**Task prompt:** Repeat verbatim, and only, the lines of the data below, beginning at the line that contains "What OpenSCAD source" and stopping after the line that contains "loop faces -Y.".

**Records for this exercise:**
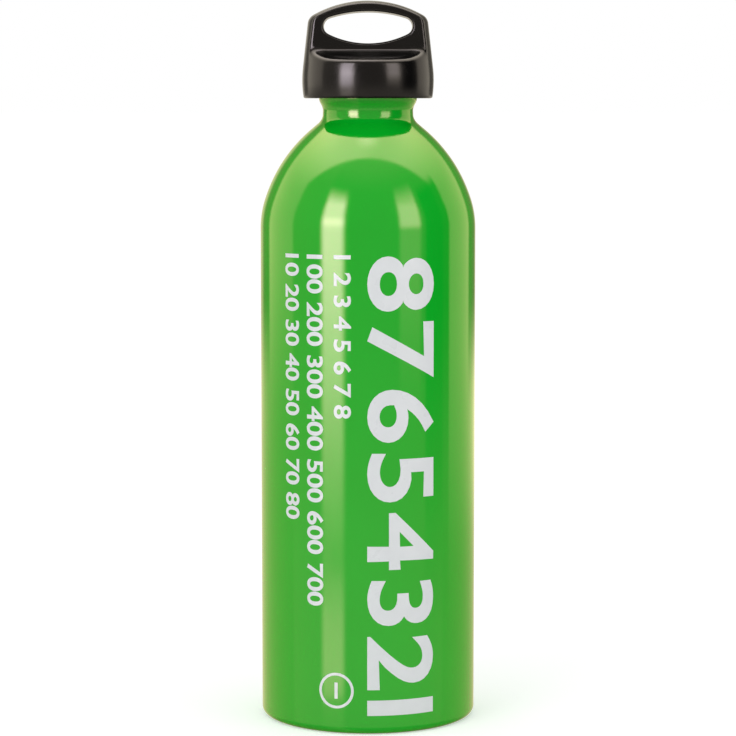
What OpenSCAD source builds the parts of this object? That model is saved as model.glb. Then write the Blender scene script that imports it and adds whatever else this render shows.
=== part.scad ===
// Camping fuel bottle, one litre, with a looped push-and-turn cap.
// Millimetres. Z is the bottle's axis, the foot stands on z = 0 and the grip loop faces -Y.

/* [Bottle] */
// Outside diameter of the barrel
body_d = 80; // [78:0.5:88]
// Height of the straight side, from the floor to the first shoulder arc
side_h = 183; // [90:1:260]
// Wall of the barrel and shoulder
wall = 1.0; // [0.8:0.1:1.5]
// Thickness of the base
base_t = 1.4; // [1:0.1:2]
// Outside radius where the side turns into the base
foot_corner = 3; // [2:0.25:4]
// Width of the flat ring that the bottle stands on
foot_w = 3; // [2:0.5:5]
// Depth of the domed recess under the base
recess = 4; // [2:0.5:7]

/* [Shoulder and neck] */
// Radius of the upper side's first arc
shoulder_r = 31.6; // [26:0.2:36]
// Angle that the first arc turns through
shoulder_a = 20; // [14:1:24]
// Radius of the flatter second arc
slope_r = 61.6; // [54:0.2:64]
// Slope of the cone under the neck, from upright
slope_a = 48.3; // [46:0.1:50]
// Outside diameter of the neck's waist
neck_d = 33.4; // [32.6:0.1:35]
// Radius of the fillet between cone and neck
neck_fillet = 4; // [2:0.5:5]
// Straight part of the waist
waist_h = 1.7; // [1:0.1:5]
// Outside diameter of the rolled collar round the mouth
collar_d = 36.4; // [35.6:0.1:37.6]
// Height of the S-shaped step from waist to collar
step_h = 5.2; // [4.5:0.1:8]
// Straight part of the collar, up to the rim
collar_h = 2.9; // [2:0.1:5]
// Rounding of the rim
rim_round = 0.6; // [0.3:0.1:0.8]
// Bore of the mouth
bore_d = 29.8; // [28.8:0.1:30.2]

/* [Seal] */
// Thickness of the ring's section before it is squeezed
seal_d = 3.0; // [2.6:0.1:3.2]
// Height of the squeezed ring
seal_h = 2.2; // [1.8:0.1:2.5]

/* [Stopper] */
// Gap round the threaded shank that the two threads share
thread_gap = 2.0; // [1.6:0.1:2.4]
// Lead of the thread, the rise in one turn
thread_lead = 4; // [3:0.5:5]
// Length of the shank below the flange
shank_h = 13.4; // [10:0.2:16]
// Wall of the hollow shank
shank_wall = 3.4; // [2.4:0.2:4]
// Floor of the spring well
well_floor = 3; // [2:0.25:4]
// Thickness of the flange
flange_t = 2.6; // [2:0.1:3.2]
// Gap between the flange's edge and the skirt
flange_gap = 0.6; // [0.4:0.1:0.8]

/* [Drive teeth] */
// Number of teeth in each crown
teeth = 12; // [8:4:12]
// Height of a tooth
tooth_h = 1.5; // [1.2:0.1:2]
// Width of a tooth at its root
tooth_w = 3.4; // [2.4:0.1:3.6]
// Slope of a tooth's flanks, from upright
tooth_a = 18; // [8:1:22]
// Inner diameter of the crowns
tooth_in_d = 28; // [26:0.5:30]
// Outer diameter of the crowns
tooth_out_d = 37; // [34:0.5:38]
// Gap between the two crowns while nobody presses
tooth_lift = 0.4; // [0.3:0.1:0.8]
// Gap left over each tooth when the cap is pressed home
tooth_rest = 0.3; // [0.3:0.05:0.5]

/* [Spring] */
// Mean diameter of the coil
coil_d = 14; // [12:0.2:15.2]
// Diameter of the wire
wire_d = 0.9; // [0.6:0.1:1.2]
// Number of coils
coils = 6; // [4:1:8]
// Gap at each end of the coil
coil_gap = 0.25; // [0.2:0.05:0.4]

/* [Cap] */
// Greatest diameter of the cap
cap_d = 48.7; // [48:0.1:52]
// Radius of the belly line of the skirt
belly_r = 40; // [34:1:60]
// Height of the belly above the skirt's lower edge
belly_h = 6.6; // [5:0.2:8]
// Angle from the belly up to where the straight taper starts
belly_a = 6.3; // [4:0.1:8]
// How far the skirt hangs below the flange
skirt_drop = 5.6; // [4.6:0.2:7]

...

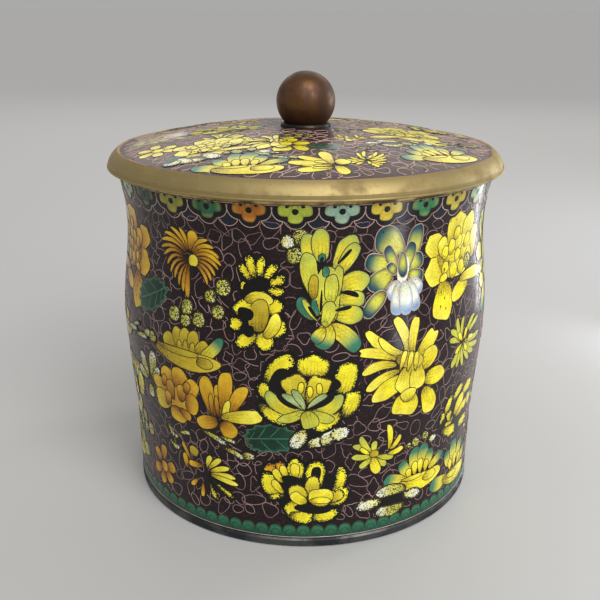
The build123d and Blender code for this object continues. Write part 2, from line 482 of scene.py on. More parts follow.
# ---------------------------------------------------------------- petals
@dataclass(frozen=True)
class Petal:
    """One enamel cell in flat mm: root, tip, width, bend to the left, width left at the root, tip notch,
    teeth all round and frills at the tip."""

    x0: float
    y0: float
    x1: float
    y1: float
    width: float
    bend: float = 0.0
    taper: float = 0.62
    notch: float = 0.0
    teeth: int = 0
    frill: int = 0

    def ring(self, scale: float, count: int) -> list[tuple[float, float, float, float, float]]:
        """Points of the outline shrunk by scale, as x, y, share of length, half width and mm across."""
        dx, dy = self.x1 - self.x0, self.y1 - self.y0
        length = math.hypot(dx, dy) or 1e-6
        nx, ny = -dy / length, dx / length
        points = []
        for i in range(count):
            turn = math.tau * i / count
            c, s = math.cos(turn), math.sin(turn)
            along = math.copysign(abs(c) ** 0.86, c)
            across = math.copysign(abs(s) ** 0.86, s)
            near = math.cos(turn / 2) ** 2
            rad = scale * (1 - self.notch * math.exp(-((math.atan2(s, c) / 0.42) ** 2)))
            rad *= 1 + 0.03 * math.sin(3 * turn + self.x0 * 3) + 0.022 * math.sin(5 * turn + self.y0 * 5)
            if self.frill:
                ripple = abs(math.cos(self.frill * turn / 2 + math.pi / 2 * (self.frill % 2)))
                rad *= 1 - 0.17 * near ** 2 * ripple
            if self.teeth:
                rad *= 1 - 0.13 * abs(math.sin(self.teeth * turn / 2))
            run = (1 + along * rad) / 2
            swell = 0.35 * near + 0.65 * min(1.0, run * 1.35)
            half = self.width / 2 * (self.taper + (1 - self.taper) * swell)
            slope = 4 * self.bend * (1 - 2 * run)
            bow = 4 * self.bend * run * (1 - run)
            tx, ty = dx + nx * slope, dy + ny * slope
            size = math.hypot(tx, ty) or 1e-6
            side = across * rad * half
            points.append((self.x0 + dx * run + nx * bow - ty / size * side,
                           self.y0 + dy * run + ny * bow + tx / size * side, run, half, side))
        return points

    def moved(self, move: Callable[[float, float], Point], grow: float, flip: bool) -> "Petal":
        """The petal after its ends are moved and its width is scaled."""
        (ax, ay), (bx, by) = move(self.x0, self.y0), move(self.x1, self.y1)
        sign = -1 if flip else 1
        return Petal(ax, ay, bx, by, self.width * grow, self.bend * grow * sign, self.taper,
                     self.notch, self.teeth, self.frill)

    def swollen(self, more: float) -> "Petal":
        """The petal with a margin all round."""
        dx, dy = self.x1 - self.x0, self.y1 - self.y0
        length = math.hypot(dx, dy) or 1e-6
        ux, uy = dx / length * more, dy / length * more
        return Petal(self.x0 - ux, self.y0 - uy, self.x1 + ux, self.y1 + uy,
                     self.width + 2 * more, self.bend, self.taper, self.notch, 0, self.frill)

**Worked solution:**
What OpenSCAD source builds the parts of this object? That model is saved as model.glb. Then write the Blender scene script that imports it and adds whatever else this render shows.
=== part.scad ===
// Camping fuel bottle, one litre, with a looped push-and-turn cap.
// Millimetres. Z is the bottle's axis, the foot stands on z = 0 and the grip loop faces -Y.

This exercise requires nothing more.